Dublin is a place I don't recognise, and yet I know I've been before

They started talking about their weddings. One of them mentioned a hotel she had viewed, which had coffee machines in the bedrooms, but no coffee pots. “I mean, why,” she asked, the “why” sounding like a low howl of despair.

Their food arrived. I got back to my book, and they got back to their phones. They ate mostly in silence until the bill came, and they abandoned their scrolling and swiping to the dreary task of dividing it up, item-by-item. “Why,” the one with this disappointing coffee machine experience asked, “does everything have to be so hard?”

Back outside, the city had taken on a different sort of character. The hordes had been swallowed up by warm hotel rooms and the buses that would ferry them back to the suburbs, where Netflix and big American fridges and Ikea sheets awaited.

The people left behind belong to a different Ireland, an Ireland that hustles for beds in hostels, or sleeps wrapped in polyester sleeping bags and a stranger's cast-offs. I walked past the American store that recently applied for planning permission to erect steel shutters in the doorway. Homeless people sleeping there, it said, was an "improper use" of the space.

If the noodle bar was like travelling back in time, to a place where people unselfconsciously drink prosecco on a Monday night and talk in loud voices about the indignities foisted upon them by expensive hotels, this was like venturing into another Ireland altogether. It’s a place I don’t recognise, and yet I know I’ve been before.

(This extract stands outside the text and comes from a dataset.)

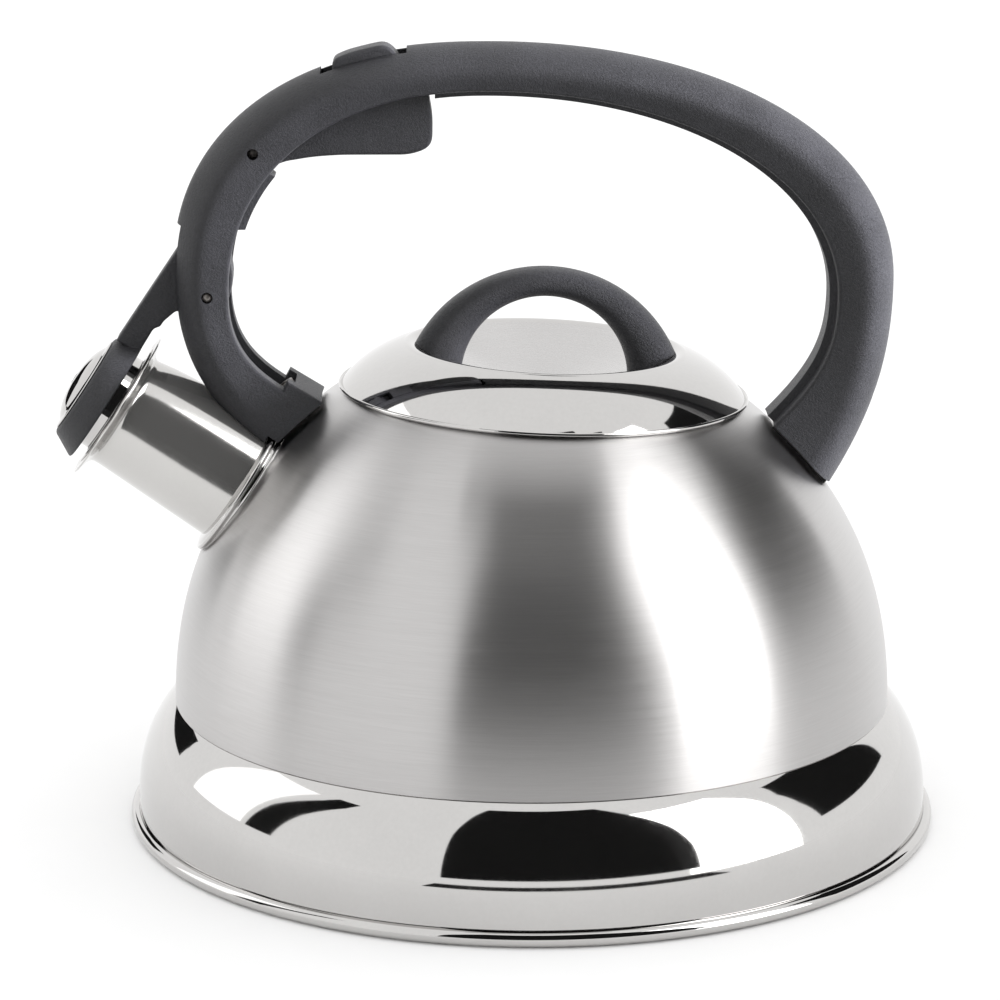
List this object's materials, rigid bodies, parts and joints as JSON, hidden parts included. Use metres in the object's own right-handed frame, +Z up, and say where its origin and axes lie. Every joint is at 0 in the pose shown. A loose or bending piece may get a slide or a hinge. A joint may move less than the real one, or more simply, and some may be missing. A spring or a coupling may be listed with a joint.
{
  "type": "stovetop whistling kettle",
  "caption": "Stovetop whistling kettle with a domed steel body, arched grip, squeeze trigger that lifts the whistle cap, and a lift-off lid with a looped knob.",
  "frame": {"origin": "centre of the flat underside the kettle rests on, on the axis of the body", "axes": "+Z up, -X along the spout, +X towards the rear foot of the handle; the handle lies in the XZ plane"},
  "size_m": [0.2271, 0.21, 0.202],
  "materials": {
    "brushed_body": "stainless steel with fine horizontal brushing",
    "polished_steel": "mirror-polished stainless steel",
    "charcoal_plastic": "fine-grained dark charcoal moulded plastic, satin",
    "plated_hardware": "plain plated steel hardware",
    "seal_rubber": "black rubber"
  },
  "bodies": {
    "kettle": {"dome_shell": "brushed_body", "base_flare": "polished_steel", "base_pan": "polished_steel", "spout_tube": "polished_steel", "spout_collar": "polished_steel", "handle": "charcoal_plastic", "front_bracket": "polished_steel", "rear_bracket": "polished_steel", "front_screw": "plated_hardware", "rear_screw": "plated_hardware", "trigger_pin": "plated_hardware", "lever_pin": "plated_hardware", "lever_spring": "plated_hardware"},
    "trigger": {"trigger": "charcoal_plastic"},
    "spout_lever": {"spout_lever": "charcoal_plastic", "cap_disc": "polished_steel", "whistle_cup": "polished_steel", "whistle_disc": "polished_steel"},
    "lid": {"lid_shell": "polished_steel", "lid_skirt": "polished_steel", "lid_knob": "charcoal_plastic", "knob_screws": "plated_hardware", "knob_washers": "seal_rubber"}
  },
  "joints": [
    {"name": "trigger_pivot", "type": "hinge", "parent": "kettle", "child": "trigger", "pos_m": [-0.0701, 0, 0.1751], "axis": [0, -1, 0], "range_deg": [0, 7], "stiffness_Nm_per_rad": 1.2, "springref_deg": -6.88},
    {"name": "lever_pivot", "type": "hinge", "parent": "kettle", "child": "spout_lever", "pos_m": [-0.0822, 0, 0.1387], "axis": [0, 1, 0], "range_deg": [0, 24.5]},
    {"name": "lid_lift", "type": "slide", "parent": "kettle", "child": "lid", "axis": [0, 0, 1], "range_m": [0, 0.026]}
  ],
  "couplings": [
    {"joint": "lever_pivot", "follows": "trigger_pivot", "ratio": 3.5}
  ]
}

When people wonder what it was like to live in Silicon Valley, I sometimes say it was fine if you didn’t think too hard about anything. Trips into San Francisco, in particular, demanded herculean efforts in not thinking about the lives playing out in doorways, or tented villages. It involved not thinking about the streets with desirable addresses, where residents erect giant boulders to prevent homeless people occupying their footpaths.

There's the Ireland that gets up early to go to the gym, and the Ireland that gets up early because it slept in a doorway

Long-term Bay Area residents get very adept at the not thinking. They step delicately around the sleeping forms, like they’re cleverly sidestepping an engineering problem. Sometimes, they’ll ask for their food to go, and maybe they’ll leave it at the foot of someone sitting on the pavement outside, a small token of penance. Most of the time, they just bring it home.

I never thought it would happen in Ireland. Maybe I should have. We turned a blind eye to the Magdalene Laundries, and the mother and baby homes and to the 170,000 women who had to travel to the UK for an abortion since the 1980s. We're turning it towards asylum seekers. We say we're aghast at the reports of 10,000 homeless people, but we're not marching in the streets about it. We've the blind eye nearly worn out.

There was a girl outside a late-opening corner shop that Monday night. She had almost vanished inside herself, folded her body into such a tight little package, I nearly didn’t see her.

She was about the same age as the wedding planners. Her eyes were huge. The paper cup in her hand shook violently. Another woman stopped and asked if she could buy her a cup of tea. Some volunteers from an outreach services, heroes in hi-vis vests, arrived with a wheelbarrow of blankets, and persuaded someone in the shop to fill a hot water bottle for her. I took off my gloves, a small token of penance. It was barely better than a box of leftovers, but she thanked me all the same.

It’s not easy to think about any of this, but maybe we should. There are now two Irelands, co-existing within a few feet of each other. There’s the Ireland that gets up early to go to the gym, and the Ireland that gets up early because it slept in a doorway.

You don’t get to choose which Ireland you want to belong to. They’re both your Ireland. Turning a blind eye may be a coping mechanism, a salve for your guilt, but it’s not a solution.